— start DATA EXCERPTS —

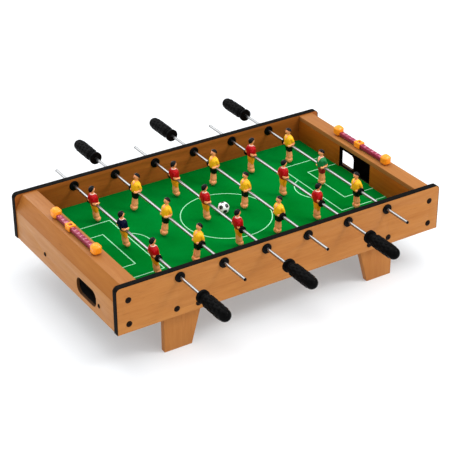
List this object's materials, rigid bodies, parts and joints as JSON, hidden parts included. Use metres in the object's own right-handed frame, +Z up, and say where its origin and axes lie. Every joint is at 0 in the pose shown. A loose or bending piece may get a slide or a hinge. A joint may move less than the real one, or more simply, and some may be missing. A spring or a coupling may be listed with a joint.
{
  "type": "tabletop foosball table",
  "caption": "Small table football game on four short legs: wooden cabinet, green pitch, sliding and spinning rods with players and grip handles, goals with ball returns, sliding score counters.",
  "frame": {"origin": "on the surface the table stands on, under the middle of the cabinet", "axes": "+X along the table from goal to goal, +Y across it along the rods, +Z up"},
  "size_m": [0.6, 0.62, 0.1645],
  "materials": {
    "panel_wood": "satin beech-coloured wood-grain foil",
    "top_wood": "satin light wood-grain foil",
    "inner_wood": "satin darker wood-grain foil",
    "black_trim": "satin black edge moulding",
    "green_field": "printed green sheet with pale pitch lines",
    "chromed_rod": "polished chromed steel tube",
    "black_grip": "glossy black moulded grip with raised lugs",
    "black_plastic": "satin black moulding",
    "black_rubber": "soft black rubber",
    "dark_screws": "dark bronze plated",
    "orange_plastic": "glossy orange moulding",
    "maroon_plastic": "glossy maroon moulding with pale numerals",
    "white_ball": "white with black pentagons",
    "red_team": "painted figures, red shirts",
    "yellow_team": "painted figures, yellow shirts",
    "black_tray": "satin black moulding"
  },
  "bodies": {
    "table": {"back_edge_trim": "black_trim", "back_left_leg": "panel_wood", "back_right_leg": "panel_wood", "back_side_panel": "panel_wood", "bushing_rings": "black_plastic", "cabinet_screws": "dark_screws", "corner_blocks": "inner_wood", "front_edge_trim": "black_trim", "front_left_leg": "panel_wood", "front_right_leg": "panel_wood", "front_side_panel": "panel_wood", "left_ball_tray": "black_tray", "left_end_panel": "panel_wood", "left_goal_wall": "inner_wood", "left_score_rail": "maroon_plastic", "left_slope_board": "top_wood", "left_top_board": "top_wood", "playfield_board": "green_field", "right_ball_tray": "black_tray", "right_end_panel": "panel_wood", "right_goal_wall": "inner_wood", "right_score_rail": "maroon_plastic", "right_slope_board": "top_wood", "right_top_board": "top_wood", "rod_bushings": "black_plastic", "score_posts": "orange_plastic", "tray_screws": "dark_screws"},
    "rod_1_slide": {"rod_1": "chromed_rod", "end_plug_1": "black_plastic"},
    "rod_1_spin": {"handle_1": "black_grip", "players_1": "red_team", "bumpers_1": "black_rubber"},
    "rod_2_slide": {"rod_2": "chromed_rod", "end_plug_2": "black_plastic"},
    "rod_2_spin": {"handle_2": "black_grip", "players_2": "yellow_team", "bumpers_2": "black_rubber"},
    "rod_3_slide": {"rod_3": "chromed_rod", "end_plug_3": "black_plastic"},
    "rod_3_spin": {"handle_3": "black_grip", "players_3": "red_team", "bumpers_3": "black_rubber"},
    "rod_4_slide": {"rod_4": "chromed_rod", "end_plug_4": "black_plastic"},
    "rod_4_spin": {"handle_4": "black_grip", "players_4": "yellow_team", "bumpers_4": "black_rubber"},
    "rod_5_slide": {"rod_5": "chromed_rod", "end_plug_5": "black_plastic"},
    "rod_5_spin": {"handle_5": "black_grip", "players_5": "red_team", "bumpers_5": "black_rubber"},
    "rod_6_slide": {"rod_6": "chromed_rod", "end_plug_6": "black_plastic"},
    "rod_6_spin": {"handle_6": "black_grip", "players_6": "yellow_team", "bumpers_6": "black_rubber"},
    "left_score_pointer": {"left_score_pointer": "orange_plastic"},
    "right_score_pointer": {"right_score_pointer": "orange_plastic"},
    "ball": {"ball": "white_ball"}
  },
  "joints": [
    {"name": "rod_1_push_pull", "type": "slide", "parent": "table", "child": "rod_1_slide", "axis": [0, 1, 0], "range_m": [-0.048, 0.054]},
    {"name": "rod_1_turn", "type": "hinge", "parent": "rod_1_slide", "child": "rod_1_spin", "pos_m": [-0.1925, -0.003, 0.133], "axis": [0, 1, 0], "continuous": true},
    {"name": "rod_2_push_pull", "type": "slide", "parent": "table", "child": "rod_2_slide", "axis": [0, 1, 0], "range_m": [-0.048, 0.054]},
    {"name": "rod_2_turn", "type": "hinge", "parent": "rod_2_slide", "child": "rod_2_spin", "pos_m": [-0.1155, -0.003, 0.133], "axis": [0, 1, 0], "continuous": true},
    {"name": "rod_3_push_pull", "type": "slide", "parent": "table", "child": "rod_3_slide", "axis": [0, 1, 0], "range_m": [-0.053, 0.049]},
    {"name": "rod_3_turn", "type": "hinge", "parent": "rod_3_slide", "child": "rod_3_spin", "pos_m": [-0.0385, 0.002, 0.133], "axis": [0, 1, 0], "continuous": true},
    {"name": "rod_4_push_pull", "type": "slide", "parent": "table", "child": "rod_4_slide", "axis": [0, 1, 0], "range_m": [-0.054, 0.048]},
    {"name": "rod_4_turn", "type": "hinge", "parent": "rod_4_slide", "child": "rod_4_spin", "pos_m": [0.0385, 0.003, 0.133], "axis": [0, 1, 0], "continuous": true},
    {"name": "rod_5_push_pull", "type": "slide", "parent": "table", "child": "rod_5_slide", "axis": [0, 1, 0], "range_m": [-0.056, 0.046]},
    {"name": "rod_5_turn", "type": "hinge", "parent": "rod_5_slide", "child": "rod_5_spin", "pos_m": [0.1155, 0.005, 0.133], "axis": [0, 1, 0], "continuous": true},
    {"name": "rod_6_push_pull", "type": "slide", "parent": "table", "child": "rod_6_slide", "axis": [0, 1, 0], "range_m": [-0.054, 0.048]},
    {"name": "rod_6_turn", "type": "hinge", "parent": "rod_6_slide", "child": "rod_6_spin", "pos_m": [0.1925, 0.003, 0.133], "axis": [0, 1, 0], "continuous": true},
    {"name": "left_score_slide", "type": "slide", "parent": "table", "child": "left_score_pointer", "axis": [0, 1, 0], "range_m": [-0.0677, 0.0327]},
    {"name": "right_score_slide", "type": "slide", "parent": "table", "child": "right_score_pointer", "axis": [0, 1, 0], "range_m": [-0.0572, 0.0432]},
    {"name": "ball_roll", "type": "slide", "parent": "table", "child": "ball", "axis": [0, 1, 0], "range_m": [-0.164, 0.146]}
  ]
}
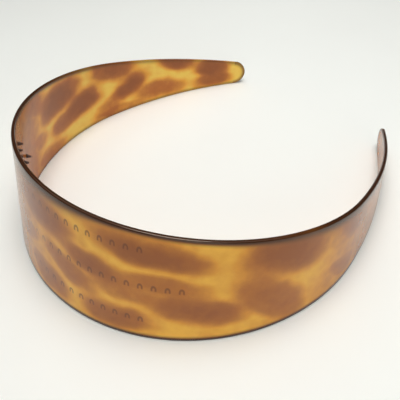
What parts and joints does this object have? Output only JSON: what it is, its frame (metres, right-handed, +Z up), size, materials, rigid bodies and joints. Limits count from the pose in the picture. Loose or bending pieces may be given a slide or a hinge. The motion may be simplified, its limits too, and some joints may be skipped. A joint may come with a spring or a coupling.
{
  "type": "headband",
  "caption": "Wide springy headband of mottled translucent plastic: a tapered C with rounded tips and rows of small teeth inside its crown.",
  "frame": {"origin": "on the ground, under the middle of the band's box, with the band lying on its lower rim", "axes": "+X to the band's right half, +Y from the crown towards the open tips, +Z up"},
  "size_m": [0.1378, 0.1451, 0.0448],
  "materials": {
    "band": "polished translucent tortoiseshell plastic, amber with soft brown patches",
    "teeth": "polished translucent brown plastic"
  },
  "bodies": {
    "left_side": {"band_left_half": "band", "upper_teeth_left": "teeth", "middle_teeth_left": "teeth", "lower_teeth_left": "teeth"},
    "right_side": {"band_right_half": "band", "upper_teeth_right": "teeth", "middle_teeth_right": "teeth", "lower_teeth_right": "teeth"}
  },
  "joints": [
    {"name": "spring_opening", "type": "hinge", "parent": "left_side", "child": "right_side", "pos_m": [0, -0.06824, 0.02261], "axis": [0, -0.1874, -0.9823], "range_deg": [0, 20], "stiffness_Nm_per_rad": 0.17}
  ]
}
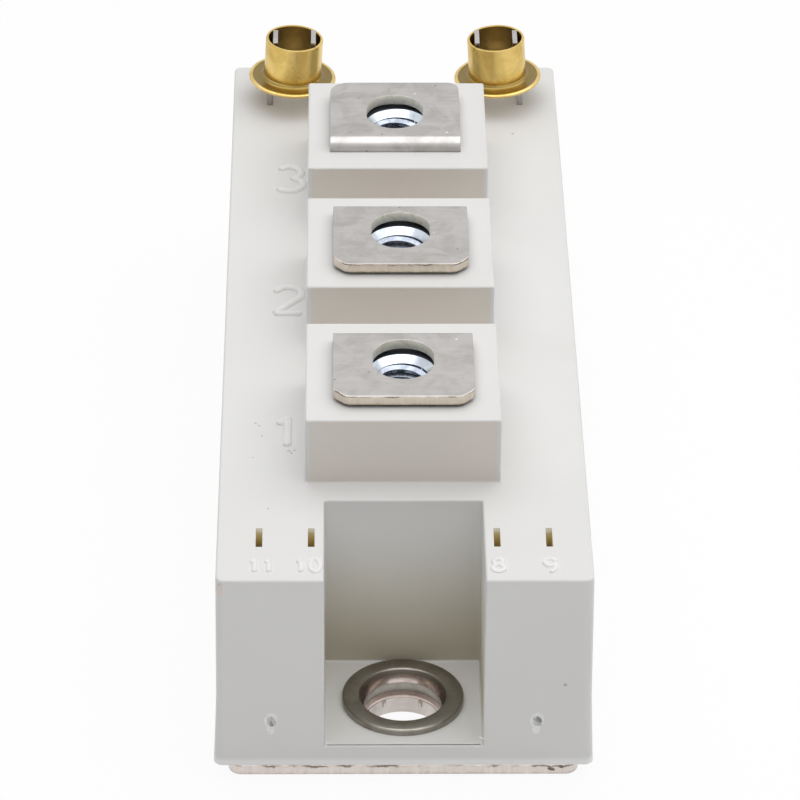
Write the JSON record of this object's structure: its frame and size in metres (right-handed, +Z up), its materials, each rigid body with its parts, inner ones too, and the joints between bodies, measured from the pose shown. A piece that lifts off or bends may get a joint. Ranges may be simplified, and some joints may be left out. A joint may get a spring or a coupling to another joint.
{
  "type": "igbt module",
  "caption": "Flat half-bridge power transistor module: off-white case on a metal base plate, screw terminals along the top, auxiliary tabs with shorting ferrules and screw recesses at the ends.",
  "frame": {"origin": "centre of the base plate's underside, on the heatsink plane", "axes": "+Z up out of the heatsink, Y along the module with terminal 1 at -Y, X across it"},
  "size_m": [0.034, 0.094, 0.0298],
  "materials": {
    "nickel_plate": "bright nickel plating on copper",
    "case_plastic": "satin, off-white",
    "dark_nickel": "dull nickel plating on steel",
    "zinc_plate": "bright blue zinc plating",
    "brass_sheet": "drawn, bright",
    "copper": "bare copper",
    "alumina": "fine matt",
    "silicon": "metallised silicon",
    "bond_aluminium": "drawn wire",
    "silicone_gel": "clear, soft"
  },
  "bodies": {
    "root": {"base_plate": "nickel_plate", "housing": "case_plastic", "mounting_bush_front": "dark_nickel", "mounting_bush_rear": "dark_nickel", "terminal_1": "nickel_plate", "terminal_2": "nickel_plate", "terminal_3": "nickel_plate", "nut_1": "zinc_plate", "nut_2": "zinc_plate", "nut_3": "zinc_plate", "gate_tab_lower": "nickel_plate", "emitter_tab_lower": "nickel_plate", "emitter_tab_upper": "nickel_plate", "gate_tab_upper": "nickel_plate", "ferrule_left": "brass_sheet", "ferrule_right": "brass_sheet", "foil_upper": "copper", "foil_lower": "copper", "ceramic_upper": "alumina", "ceramic_lower": "alumina", "circuit_upper": "copper", "circuit_lower": "copper", "igbt_chips_upper": "silicon", "igbt_chips_lower": "silicon", "diode_chips_upper": "silicon", "diode_chips_lower": "silicon", "bond_wires_upper": "bond_aluminium", "bond_wires_lower": "bond_aluminium", "link_wires": "bond_aluminium", "gate_lead_lower": "copper", "emitter_lead_lower": "copper", "emitter_lead_upper": "copper", "gate_lead_upper": "copper", "gel": "silicone_gel"}
  },
  "joints": []
}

— end DATA EXCERPTS —

== STATED PROBLEM ==
Starting at the line that contains "Write the JSON", output each remaining line of the listing, the last line included, exactly as it appears.

== RESULT OF THIS TASK ==
Write the JSON record of this object's structure: its frame and size in metres (right-handed, +Z up), its materials, each rigid body with its parts, inner ones too, and the joints between bodies, measured from the pose shown. A piece that lifts off or bends may get a joint. Ranges may be simplified, and some joints may be left out. A joint may get a spring or a coupling to another joint.
{
  "type": "igbt module",
  "caption": "Flat half-bridge power transistor module: off-white case on a metal base plate, screw terminals along the top, auxiliary tabs with shorting ferrules and screw recesses at the ends.",
  "frame": {"origin": "centre of the base plate's underside, on the heatsink plane", "axes": "+Z up out of the heatsink, Y along the module with terminal 1 at -Y, X across it"},
  "size_m": [0.034, 0.094, 0.0298],
  "materials": {
    "nickel_plate": "bright nickel plating on copper",
    "case_plastic": "satin, off-white",
    "dark_nickel": "dull nickel plating on steel",
    "zinc_plate": "bright blue zinc plating",
    "brass_sheet": "drawn, bright",
    "copper": "bare copper",
    "alumina": "fine matt",
    "silicon": "metallised silicon",
    "bond_aluminium": "drawn wire",
    "silicone_gel": "clear, soft"
  },
  "bodies": {
    "root": {"base_plate": "nickel_plate", "housing": "case_plastic", "mounting_bush_front": "dark_nickel", "mounting_bush_rear": "dark_nickel", "terminal_1": "nickel_plate", "terminal_2": "nickel_plate", "terminal_3": "nickel_plate", "nut_1": "zinc_plate", "nut_2": "zinc_plate", "nut_3": "zinc_plate", "gate_tab_lower": "nickel_plate", "emitter_tab_lower": "nickel_plate", "emitter_tab_upper": "nickel_plate", "gate_tab_upper": "nickel_plate", "ferrule_left": "brass_sheet", "ferrule_right": "brass_sheet", "foil_upper": "copper", "foil_lower": "copper", "ceramic_upper": "alumina", "ceramic_lower": "alumina", "circuit_upper": "copper", "circuit_lower": "copper", "igbt_chips_upper": "silicon", "igbt_chips_lower": "silicon", "diode_chips_upper": "silicon", "diode_chips_lower": "silicon", "bond_wires_upper": "bond_aluminium", "bond_wires_lower": "bond_aluminium", "link_wires": "bond_aluminium", "gate_lead_lower": "copper", "emitter_lead_lower": "copper", "emitter_lead_upper": "copper", "gate_lead_upper": "copper", "gel": "silicone_gel"}
  },
  "joints": []
}